- PROBLEM DESCRIPTION
Extract every line of the material below and reproduce it faithfully.
** BEGIN DATA SHOWN **
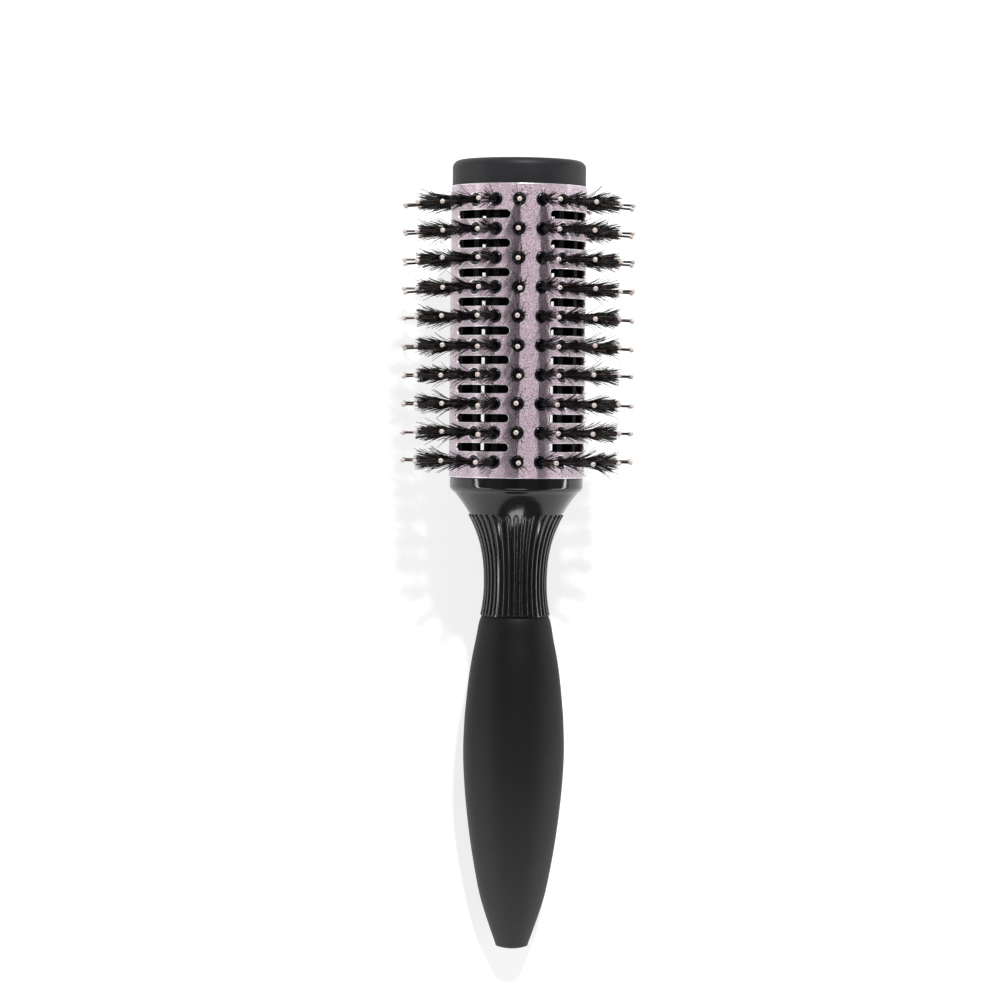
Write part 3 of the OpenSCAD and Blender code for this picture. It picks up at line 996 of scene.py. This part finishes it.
# the key comes from beyond the tip, a little to the right, and throws each tuft's shadow down its column
area("key", target + (UP * 0.74 + OUT * 0.66 + RIGHT * 0.15) * 1.2, target, (0.07, 0.07), 16.3)
area("low_end", target + (OUT * 0.5 - UP * 0.87) * 1.3, target, (0.6, 0.3), 3.2)
area("side_left", (-0.60, -0.16, 0.13), (0, -0.04, 0.03), (0.9, 0.05), 2.0)
area("side_right", (0.60, -0.16, 0.13), (0, -0.04, 0.03), (0.9, 0.05), 2.0)

w = bpy.data.worlds.new("studio")
bpy.context.scene.world = w
w.use_nodes = True
wn = w.node_tree
wn.nodes.clear()
wo = wn.nodes.new("ShaderNodeOutputWorld")
bg = wn.nodes.new("ShaderNodeBackground")
wn.links.new(bg.outputs[0], wo.inputs[0])
tc = wn.nodes.new("ShaderNodeTexCoord")
sp = wn.nodes.new("ShaderNodeSeparateXYZ")
wn.links.new(tc.outputs["Generated"], sp.inputs[0])
wn.links.new(ramp(wn, sp.outputs["Z"], [(0.0, grey(0.3)), (0.3, grey(0.45)), (0.5, grey(0.5)), (0.8, grey(0.36)), (1.0, grey(0.3))]), bg.inputs["Color"])
bg.inputs["Strength"].default_value = 0.45

# ---------------------------------------------------------------------- camera
eye = ORIGIN + OUT * 1.120 + AXIS * 0.020 - RIGHT * 0.005
pitch, roll = math.radians(-1.384), math.radians(0.58)
ahead = AXIS * math.sin(pitch) - OUT * math.cos(pitch)
img_up = RIGHT.cross(ahead)
img_right = RIGHT * math.cos(roll) + img_up * math.sin(roll)
img_up = img_up * math.cos(roll) - RIGHT * math.sin(roll)
cam_d = bpy.data.cameras.new("camera")
cam_d.sensor_width = 36.0
cam_d.sensor_fit = "HORIZONTAL"
cam_d.lens = 129.84
cam_d.clip_start, cam_d.clip_end = 0.01, 20.0
cam = bpy.data.objects.new("camera", cam_d)
bpy.context.scene.collection.objects.link(cam)
rot = Matrix((img_right, img_up, -ahead)).transposed()
cam.matrix_world = Matrix.Translation(eye) @ rot.to_4x4()
bpy.context.scene.camera = cam

bpy.context.scene.view_settings.view_transform = "Standard"
bpy.context.scene.view_settings.look = "None"
bpy.context.scene.view_settings.exposure = 0.0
** END DATA SHOWN **
- FULL SOLUTION
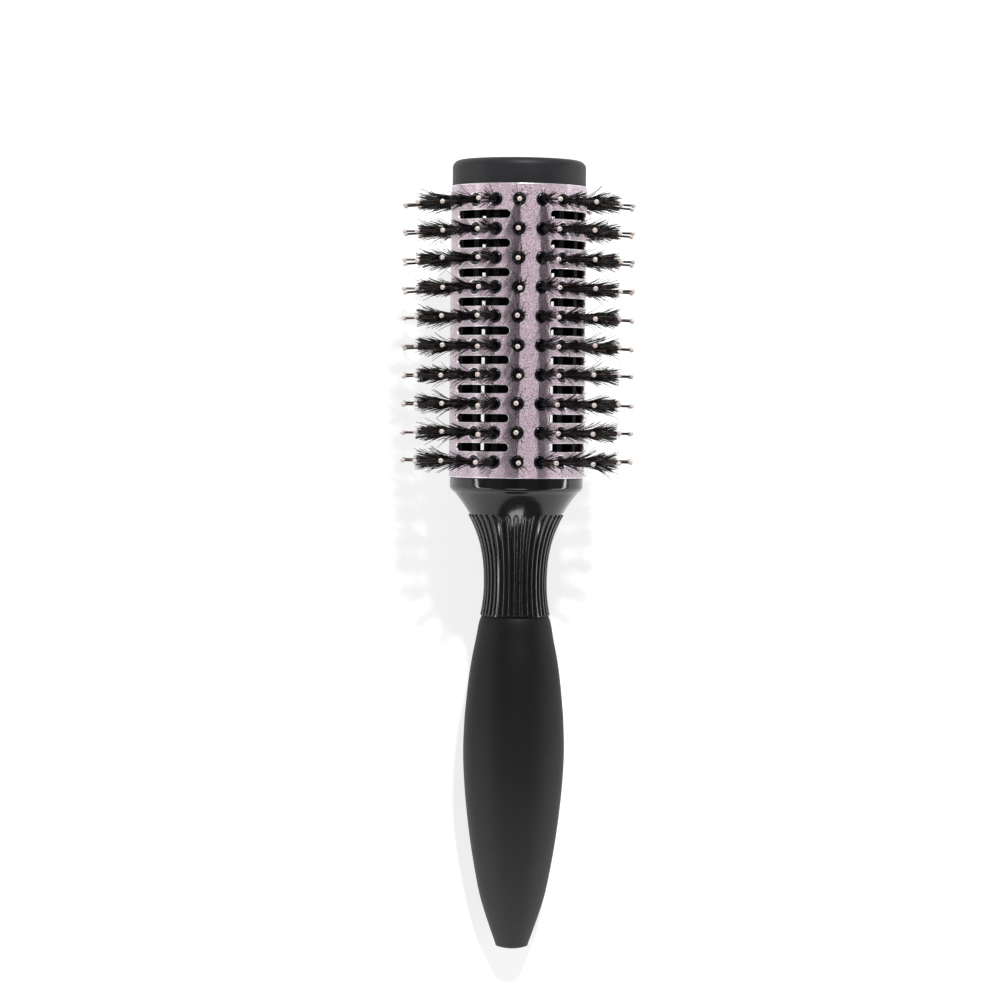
Write part 3 of the OpenSCAD and Blender code for this picture. It picks up at line 996 of scene.py. This part finishes it.
# the key comes from beyond the tip, a little to the right, and throws each tuft's shadow down its column
area("key", target + (UP * 0.74 + OUT * 0.66 + RIGHT * 0.15) * 1.2, target, (0.07, 0.07), 16.3)
area("low_end", target + (OUT * 0.5 - UP * 0.87) * 1.3, target, (0.6, 0.3), 3.2)
area("side_left", (-0.60, -0.16, 0.13), (0, -0.04, 0.03), (0.9, 0.05), 2.0)
area("side_right", (0.60, -0.16, 0.13), (0, -0.04, 0.03), (0.9, 0.05), 2.0)

w = bpy.data.worlds.new("studio")
bpy.context.scene.world = w
w.use_nodes = True
wn = w.node_tree
wn.nodes.clear()
wo = wn.nodes.new("ShaderNodeOutputWorld")
bg = wn.nodes.new("ShaderNodeBackground")
wn.links.new(bg.outputs[0], wo.inputs[0])
tc = wn.nodes.new("ShaderNodeTexCoord")
sp = wn.nodes.new("ShaderNodeSeparateXYZ")
wn.links.new(tc.outputs["Generated"], sp.inputs[0])
wn.links.new(ramp(wn, sp.outputs["Z"], [(0.0, grey(0.3)), (0.3, grey(0.45)), (0.5, grey(0.5)), (0.8, grey(0.36)), (1.0, grey(0.3))]), bg.inputs["Color"])
bg.inputs["Strength"].default_value = 0.45

# ---------------------------------------------------------------------- camera
eye = ORIGIN + OUT * 1.120 + AXIS * 0.020 - RIGHT * 0.005
pitch, roll = math.radians(-1.384), math.radians(0.58)
ahead = AXIS * math.sin(pitch) - OUT * math.cos(pitch)
img_up = RIGHT.cross(ahead)
img_right = RIGHT * math.cos(roll) + img_up * math.sin(roll)
img_up = img_up * math.cos(roll) - RIGHT * math.sin(roll)
cam_d = bpy.data.cameras.new("camera")
cam_d.sensor_width = 36.0
cam_d.sensor_fit = "HORIZONTAL"
cam_d.lens = 129.84
cam_d.clip_start, cam_d.clip_end = 0.01, 20.0
cam = bpy.data.objects.new("camera", cam_d)
bpy.context.scene.collection.objects.link(cam)
rot = Matrix((img_right, img_up, -ahead)).transposed()
cam.matrix_world = Matrix.Translation(eye) @ rot.to_4x4()
bpy.context.scene.camera = cam

bpy.context.scene.view_settings.view_transform = "Standard"
bpy.context.scene.view_settings.look = "None"
bpy.context.scene.view_settings.exposure = 0.0